Mais voilà ! De nombreuses affiches ont subi l’infamie de graffitis obligeant le passant à lire, au choix, ‘‘Ebola et sida’’, ‘‘Famine et djihadistes’’, avec toujours pour dénominateur ‘‘en Afrique : un style de vie’’. Ignoble. Sans doute l’œuvre d’un petit groupe d’individus frustrés qui se défoulent à identifier l’Afrique à ce qu’on doit craindre le plus en ce moment. Mais vous vous ravisez : ces individus ont agi au vu et au su de nombreux passants. Aucune protestation pourtant. Alors surgit en vous la question : le rejet systématique de l’Afrique serait-il la chose la mieux partagée dans cette bonne ville ? Question et amers souvenirs.
En 1916, Teilhard de Chardin, dont les vues sont pleines d’élévation et de noblesse, croise pour la première fois des Africains en pleine guerre des tranchées et parle, à leur sujet, du ‘‘village meusien qui abrite tant de sauvages’’. Des sauvages, ceux que l’on a contraints à venir l’aider à débarrasser son pays de l’envahisseur qu’il appelle ‘‘le Boche’’ ? Et le grand jésuite poursuit : ‘‘Avec certains Africains, sans doute, la soudure est désagréable’’. Il oppose aux Africains ‘‘les Russes, Australiens, etc…’’avec qui ‘‘la fusion aura de précieuses conséquences’’. Pie XII mena croisade contre le racisme subi par les Noirs. Cela ne l’empêcha pas de les traiter en parias en janvier 1944 : ‘‘Le pape espère qu’il n’y aura pas de soldats de couleur au sein des troupes alliées qui seront déployées à Rome après la libération’’. Peur que Rome libérée soit déshonorée par la présence de soldats non blancs, notamment noirs ? Justement, le 26 août 1944, à la célébration de Paris libérée, de Gaulle mit son point d’honneur à ce qu’il n’y ait pas trace de tirailleurs au sein des troupes françaises qui descendirent triomphalement les Champs-Elysées.

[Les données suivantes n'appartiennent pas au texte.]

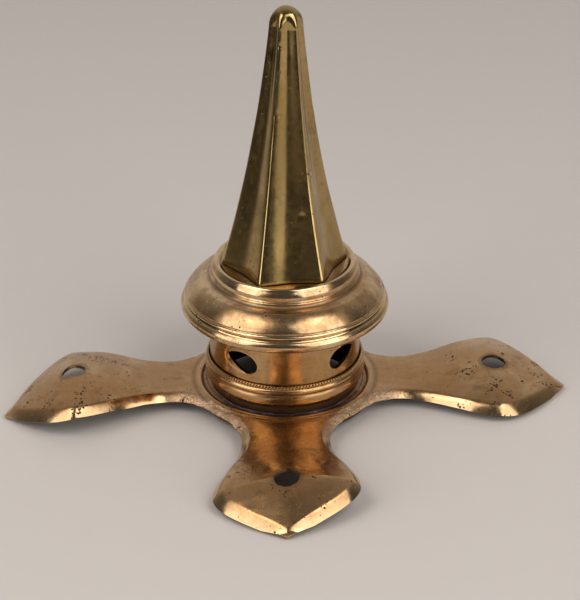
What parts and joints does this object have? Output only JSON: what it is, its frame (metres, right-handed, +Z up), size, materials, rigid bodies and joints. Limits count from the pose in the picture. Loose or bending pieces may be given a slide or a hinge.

Et pourtant la libération de la France, y compris Paris, ne put advenir sans le sacrifice suprême de milliers de tirailleurs dits sénégalais, contraints par la France de se faire tuer à la guerre. L’entreprise de mépris et de rejet de l’Africain reçut un renfort à Dakar, le 26 juillet 2007, quand le Chef d’Etat français déclara, en regardant les Africains droit dans les yeux : ‘‘Le drame de l’Afrique, c’est que l’homme africain n’est pas assez entré dans l’histoire’’. Entendre, évidemment, qu’il n’y est pas entré du tout, puisqu’on l’en rejette constamment par une diabolisation permanente.
Le drame de l’Afrique, c’est que l’homme africain a été, sans procès, méprisé et rejeté de l’histoire par Voltaire, Kant, Hegel, etc., tous grands esprits, dont les textes présentent le Noir comme chose bonne pour l’esclavage, paillasson que l’on piétine et que l’on jette ensuite dans un coin d’immondices. Quant à Karl Marx, admirable héraut des exploités de tous les pays, son évangile coécrit avec Engels ignore simplement la contribution des Noirs, esclaves et colonisés, au développement de l’Europe et des Etats-Unis. L’ignominie de novembre 2014 s’inscrit donc dans une longue tradition occidentale de rejet de l’Africain de l’histoire. Il importe de le savoir pour entreprendre l’une des révolutions à faire afin que le monde cesse de tourniquer pour commencer enfin à avancer.